Monte en épingle la moindre de tes nominations à des prix ou la plus petite notule sur tes écrits. Raconte que tu es sélectionné au premier tour du Prix Merlin, ou du Rosny Aîné, selon la catégorie dans laquelle tu boxes, et peu importe si tous les textes parus l'année précédente sont repris d'office.

Logiquement, cela fait bien longtemps que tu es inscrit aux listes de diffusion, que tu as créé un blog, un site, un live journal, une page fan Facebook, un compte twitter, tu veux devenir un winner, WTF.
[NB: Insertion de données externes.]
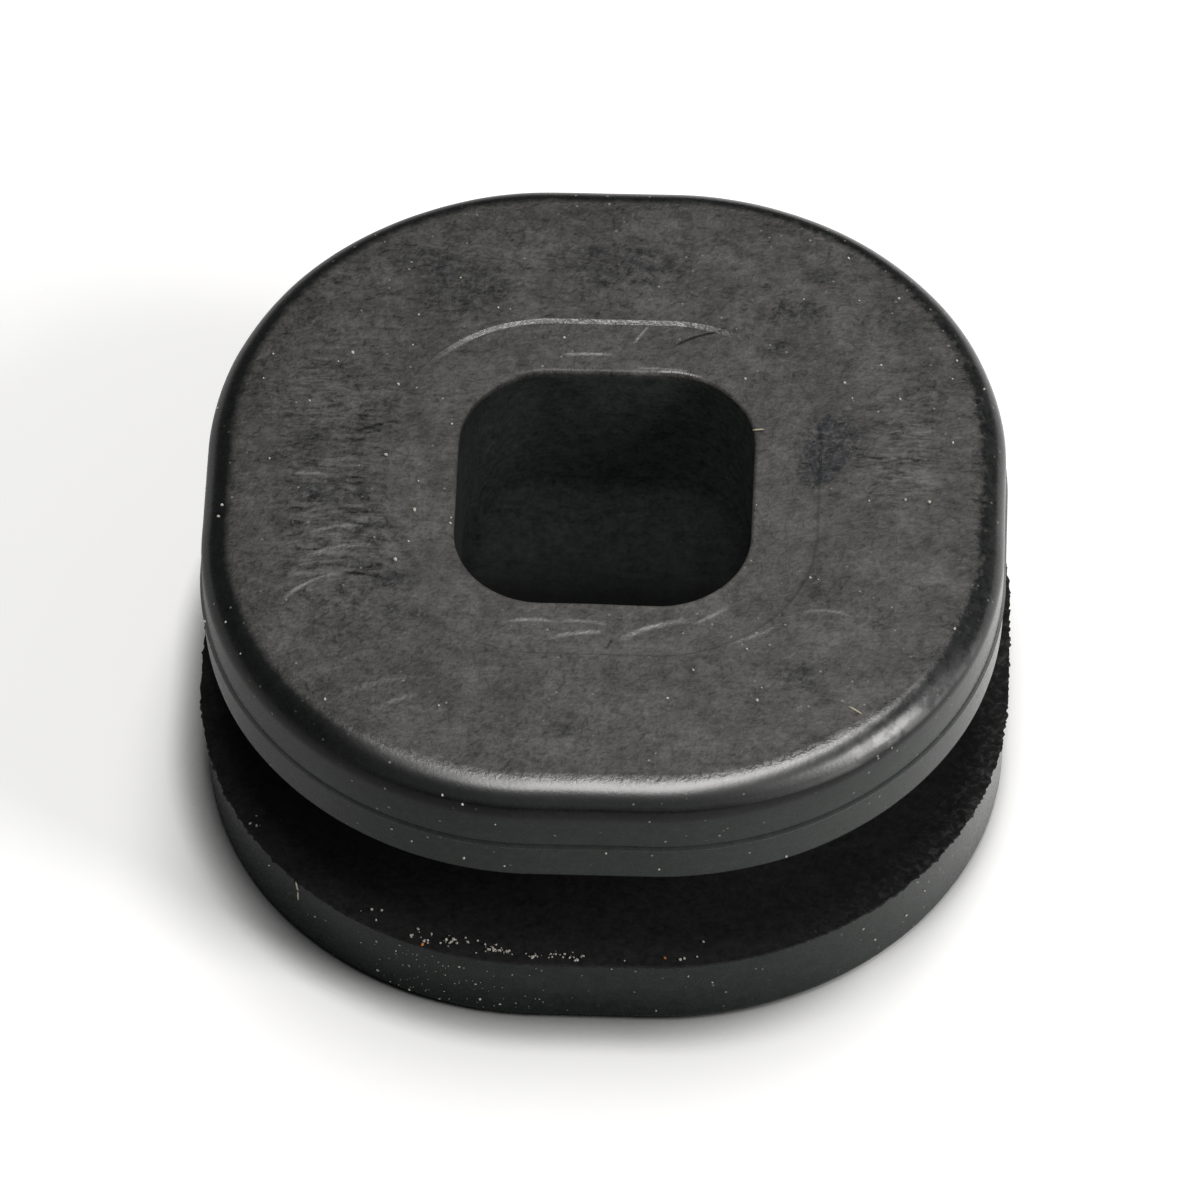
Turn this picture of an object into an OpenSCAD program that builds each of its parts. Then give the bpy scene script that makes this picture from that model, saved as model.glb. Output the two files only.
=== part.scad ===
// Rubber grommet: one moulded piece with two flanges, a groove between them for
// the edge of a panel, and a square blind hole with round corners in its top.
// Every outline is a square with round corners, and all of them share the same
// four corner centres, so the piece is one cross-section swept round a small
// square: straight along each side and a quarter turn at each corner.

/* [Outline] */
// Length of the straight run in the middle of each side
side_flat = 2.85; // [0.5:0.05:4.5]

/* [Upper flange] */
// Width of the upper flange, flat to flat
upper_flange_w = 20; // [17:0.1:26]
// Thickness of the upper flange
upper_flange_t = 2.9; // [2.4:0.1:5]
// Radius of the upper flange's top edge
top_edge_r = 0.75; // [0.1:0.05:0.9]

/* [Lower flange] */
// Width of the lower flange, flat to flat
lower_flange_w = 20.2; // [17:0.1:26]
// Thickness of the lower flange
lower_flange_t = 2.4; // [1.5:0.1:5]
// Radius of the lower flange's bottom edge
bottom_edge_r = 0.25; // [0.05:0.05:0.8]
// How far the thin flash round the lower flange's upper edge stands out
flash_out = 0.1; // [0.02:0.01:0.2]
// Height of that flash where it leaves the wall
flash_h = 0.25; // [0.15:0.05:0.5]
// Thickness of that flash at its outer edge
flash_t = 0.06; // [0.02:0.01:0.12]

/* [Groove] */
// Height of the groove, for the thickness of the panel
groove_h = 3.4; // [1:0.1:8]
// Width of the neck at the bottom of the groove, flat to flat
neck_w = 13.6; // [11.4:0.1:15.8]
// Radius where the neck runs into each flange
groove_root_r = 0.35; // [0.05:0.05:0.45]

/* [Blind hole] */
// Width of the hole, flat to flat
hole_w = 7.4; // [5:0.1:9]
// Depth of the hole below the top face
hole_depth = 4.5; // [1:0.1:8]
// Radius of the hole's upper edge
hole_edge_r = 0.1; // [0.02:0.01:0.3]
// Radius where the hole's wall runs into its floor
hole_root_r = 0.3; // [0.05:0.05:0.45]

/* [Mould marks] */
// Width of the shallow recess that the core leaves round the top of the hole
core_mark_w = 10.8; // [10.2:0.1:14]
// Depth of that recess
core_mark_depth = 0.06; // [0.01:0.01:0.2]
// Width of the slope at the edge of that recess
core_mark_slope = 0.1; // [0.02:0.01:0.2]
// Height of the parting ridge above the upper flange's lower face
parting_up = 1.1; // [0.3:0.1:1.2]
// How far the parting ridge stands out
parting_out = 0.06; // [0.02:0.01:0.15]
// Width of the parting ridge at its foot
parting_w = 0.24; // [0.1:0.02:0.4]

/* [Hidden] */
$fn = 96;

// Shapes that join or cut each other reach this far past the meeting line
lap = 0.2;

// Heights above the lower face
groove_floor_z = lower_flange_t;
groove_roof_z = groove_floor_z + groove_h;
top_z = groove_roof_z + upper_flange_t;
core_mark_z = top_z - core_mark_depth;
parting_z = groove_roof_z + parting_up;
hole_floor_z = top_z - hole_depth;

// Corner radius of an outline that is w wide, which is also how far that outline
// lies from the corner centre in the cross-section
function corner_r(w) = (w - side_flat) / 2;

hole_x = corner_r(hole_w);
core_mark_x = corner_r(core_mark_w);
neck_x = corner_r(neck_w);
upper_x = corner_r(upper_flange_w);
lower_x = corner_r(lower_flange_w);

// A level band of the cross-section, from the corner centre out to x
module band(x, z, h) {
    translate([0, z]) square([x, h]);
}

// What a convex round edge takes off a corner that has its tip at the origin and
// its material towards -X and -Y
module round_off(r) {
    difference() {
        translate([-r, -r]) square(r + lap);
        translate([-r, -r]) circle(r);
    }
}

// What a concave round adds in a corner that has its tip at the origin and its
// open side towards +X and +Y
module fill_in(r) {
    difference() {
        translate([-lap, -lap]) square(r + lap);
        translate([r, r]) circle(r);
    }
}

// The thin ridge that the joint of the mould leaves on the upper flange's wall
module parting_ridge() {
    translate([upper_x, parting_z]) polygon([
        [-lap, -parting_w / 2], [0, -parting_w / 2], [parting_out, 0],
        [0, parting_w / 2], [-lap, parting_w / 2]
    ]);
}

// The flash at the lower flange's upper edge, level with the groove's floor
module flash() {
    translate([lower_x, groove_floor_z]) polygon([
        [-lap, 0], [-lap, -flash_h], [0, -flash_h], [flash_out, -flash_t],
        [flash_out, 0]
    ]);
}

// The shallow recess round the top of the hole, with its sloping edge
module core_mark() {
    polygon([
        [hole_x - lap, core_mark_z], [core_mark_x - core_mark_slope, core_mark_z],
        [core_mark_x, top_z], [core_mark_x, top_z + lap], [hole_x - lap, top_z + lap]
    ]);
}

// Half of the blind hole, from the corner centre out to its wall
module hole() {
    difference() {
        translate([-lap, hole_floor_z]) square([hole_x + lap, hole_depth + lap]);
        translate([hole_x, hole_floor_z]) mirror([1, 0]) fill_in(hole_root_r);
    }
}

// The cross-section, with X measured from the corner centre and Y as height
module cross_section() {
    difference() {
        union() {
            band(lower_x, 0, lower_flange_t);
            band(neck_x, 0, top_z);
            band(upper_x, groove_roof_z, upper_flange_t);
            translate([neck_x, groove_floor_z]) fill_in(groove_root_r);
            translate([neck_x, groove_roof_z]) mirror([0, 1]) fill_in(groove_root_r);
            parting_ridge();
            flash();
        }
        translate([upper_x, top_z]) round_off(top_edge_r);
        translate([lower_x, 0]) mirror([0, 1]) round_off(bottom_edge_r);
        hole();
        core_mark();
        translate([hole_x, core_mark_z]) mirror([1, 0]) round_off(hole_edge_r);
    }
}

// The cross-section turned a quarter about one corner centre
module corner() {
    translate([side_flat / 2, side_flat / 2]) rotate_extrude(angle = 90) cross_section();
}

// The cross-section drawn out along the flat of one side
module side() {
    translate([side_flat / 2, side_flat / 2])
        rotate([90, 0, 0]) linear_extrude(side_flat) cross_section();
}

// The block under the hole's floor, inside the square of corner centres
module middle() {
    w = side_flat + 2 * lap;
    translate([-w / 2, -w / 2, 0]) cube([w, w, hole_floor_z]);
}

// The whole grommet, standing on its lower flange
module grommet() {
    color("#3f3e3d") union() {
        for (quarter = [0:3]) rotate(90 * quarter) {
            corner();
            side();
        }
        middle();
    }
}

grommet();
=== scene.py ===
import math
import random

import bmesh
import bpy
from mathutils import Matrix, Vector


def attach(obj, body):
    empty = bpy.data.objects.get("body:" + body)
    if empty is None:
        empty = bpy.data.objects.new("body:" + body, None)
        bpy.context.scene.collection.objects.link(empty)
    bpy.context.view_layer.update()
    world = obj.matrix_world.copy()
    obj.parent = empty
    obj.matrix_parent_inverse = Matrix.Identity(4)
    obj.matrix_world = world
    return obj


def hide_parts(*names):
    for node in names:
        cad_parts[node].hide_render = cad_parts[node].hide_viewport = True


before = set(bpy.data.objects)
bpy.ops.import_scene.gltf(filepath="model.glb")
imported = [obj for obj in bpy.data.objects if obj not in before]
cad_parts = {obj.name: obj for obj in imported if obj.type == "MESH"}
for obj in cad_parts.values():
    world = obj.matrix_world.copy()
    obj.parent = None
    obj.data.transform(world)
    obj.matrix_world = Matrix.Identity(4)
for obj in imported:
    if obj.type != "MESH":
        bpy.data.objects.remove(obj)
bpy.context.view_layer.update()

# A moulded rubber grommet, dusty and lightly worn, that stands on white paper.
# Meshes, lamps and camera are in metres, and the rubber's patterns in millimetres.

bpy.ops.object.select_all(action="DESELECT")
scene = bpy.context.scene


# GROMMET BODY
# One moulding in black rubber: two flanges, a groove between them and a blind hole.
# Its cross-section is drawn corner by corner, its edges are rounded, and it is then
# swept round the small square of corner centres that all its outlines share.

MM = 0.001
SIDE_FLAT = 2.85 * MM
HEIGHT = 8.7 * MM
UPPER_W = 20 * MM
LOWER_W = 20.2 * MM
UPPER_T = 2.9 * MM
LOWER_T = 2.4 * MM
NECK_W = 13.6 * MM
HOLE_W = 7.4 * MM
HOLE_DEPTH = 4.5 * MM
TOP_EDGE_R = 0.75 * MM
BOTTOM_EDGE_R = 0.25 * MM
GROOVE_ROOT_R = 0.35 * MM
HOLE_EDGE_R = 0.1 * MM
HOLE_ROOT_R = 0.3 * MM
# The shallow recess that the core leaves round the hole, with its sloping edge
CORE_MARK_W = 10.8 * MM
CORE_MARK_DEPTH = 0.06 * MM
CORE_MARK_SLOPE = 0.1 * MM
# The ridge along the parting of the mould, above the upper flange's lower face
PARTING_UP = 1.1 * MM
PARTING_OUT = 0.06 * MM
PARTING_W = 0.24 * MM
# The thin flash round the lower flange
FLASH_OUT = 0.1 * MM
FLASH_H = 0.25 * MM
FLASH_T = 0.06 * MM
# The torn edge of the flash leaves the face inside this width alone
FLASH_BACK = 0.15 * MM
# Steps of the sweep, close enough together for that torn edge
CORNER_STEPS = 176
FLAT_STEPS = 38
NEAR = 0.001 * MM


def select_where(test):
    """Selects the edit mesh's vertices that pass the test, and nothing else."""
    mesh = bmesh.from_edit_mesh(bpy.context.object.data)
    bpy.ops.mesh.select_all(action="DESELECT")
    for vertex in mesh.verts:
        vertex.select = test(vertex.co)
    mesh.select_flush_mode()
    bmesh.update_edit_mesh(bpy.context.object.data)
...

N'hésite pas à prétendre que tes œuvres forment un tout cohérent, un schéma unique, extrêmement complexe et élaboré. Seuls les lecteurs attentifs et titulaires d'un doctorat de mathématiques (une préférence pour les sujets de thèse un peu originaux, je ne sais pas, moi : analyse par ondelettes de champs stochastiques anisotropes et à accroissements stationnaires, par exemple) seront aptes à suivre le cheminement de ton esprit tortu()eux.

Cite des types morts en exemple, ça fait toujours de l'effet (et en plus, ils ne peuvent plus se défendre).

Si tu as contaminé correctement, tu n'as pas eu besoin de créer toi-même (sous pseudo) ta page Wikipédia. Et tu es maintenant prêt à déclencher l'avant-dernière phase du plan de conquête de la Littérature : étape 4, la propagation.

4 commentaires:

  1. Putain mais c'est moi, là !
    T'es en train d'écrire ma biographie sans mon accord, toi ?

    Bien joué : j'en redemande !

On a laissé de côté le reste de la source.